On that note, I’m rooting for BODi. I consulted with Carl in developing this reboot, so I have a little skin in the game, but even if I didn’t, I spent two decades helping build that company from the ground up. We grew up together. It’s in my blood.
Their streaming service provides endless cross-training opportunities for any NPB athlete. And their nutrition programs can be adapted to about any need state. If you try them out and want some help adapting things to your training schedule or dietary needs, hit me up. I might know a trick or two.
Note: Normally, the comments section is a paid subscriber thing, but I’d love to hear everyone’s feedback on this one, so it’s open to all. Have at it!
This is such a complex topic. Appreciate hearing your side of this story - the insiders confessions!! I can totally relate.
My wife and I got into Beachbody because our friends had absolutely insane transformations on p90x. We were NOT couch potatoes, but the physical transformation we witnessed as a result of purposefully combining lifting and nutrition was just mind-blowing. I never realized that was possible. We did the program and got our own crazy results.
Although there was an aesthetic appeal for us to start the program, I don’t think it came from a place of judgement which is where (I think) the problems begin. We just saw our friends do it and though, can we do that too?
We followed the nutrition to a T and we learned so much about how we were eating. For example, my wife didn’t realize she was eating 16oz of frozen yogurt regularly because she was ordering the small, but the person was filling it up to a large!!! We started weighing our frozen yogurt and built awareness that really made a difference and has continued on in our lives. We learned about cutting coffee and tried doing things differently in so many areas and the programs were a catalyst for that.
On one hand, yes there are aesthetic components to marketing and joining programs like this, but the amount that you learn about yourself as a result goes so far beyond the physical transformation that people see. If you could see the transformation of health, that would be amazing, but it’s more challenging to show those things.

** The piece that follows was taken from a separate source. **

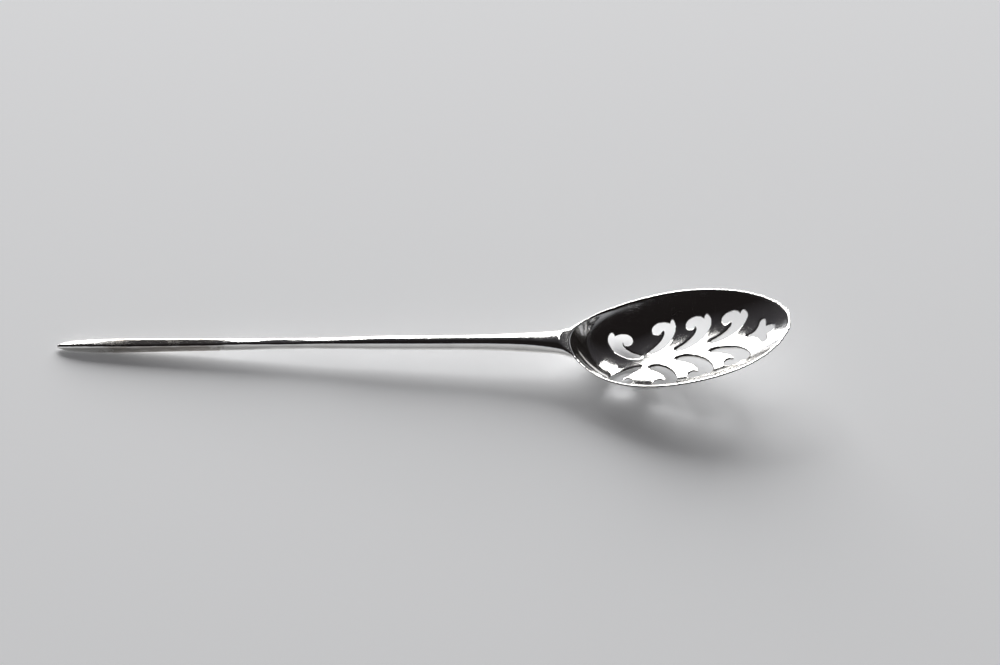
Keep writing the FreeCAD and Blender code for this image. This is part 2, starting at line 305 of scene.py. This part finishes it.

The name Beachbody has been brand in my mind like Nike for so long that I don’t associate it to the physical transformations anymore, but I know that many people do and the Health Esteem movement is great. Plus, from a time perspective, I can’t beat 30 minute workouts in the garage with kids.
Being an almost OG with BB, I loved reading this Denis. With a lot of people in an uproar of different levels about the Health Esteem approach...it's the exact approach I've followed with BB for 15 years, both as a participant and as a coach. I was one of the loyal listeners when you and Steve would jump online and just run with topics and keep it brutally honest with both the educated background and putting it out there for Common Joe's to understand.
I'll admit that being a coach (team sports, tennis pro, fitness certs, etc) and with a background in fitness for years before finding Beachbody, the Health Esteem messaging was much easier for me because I understood how our bodies work and also what was "hype" and marketing.
I think once people loosen their personal grip on that "end pic" vision a bit and pay attention to all the daily changes that are happening, that people's results will start to overtake their self-proclaimed failures for not looking like that fitness model.
I also like that you pulled the curtain back a bit here on the actual teams of people that Beachbody has always had putting all the pieces together. Unfortunately I think too many people blow off the trainers knowledge anyhow with it being "at-home" so it must not be on level with in the gym. I was fortunate to be following some of your work with the P3 people during that X2 era and it intrigued me so much. I think a lot that you shared in this post gives even more legitimacy to our programming. Thank you for that. Take care Denis.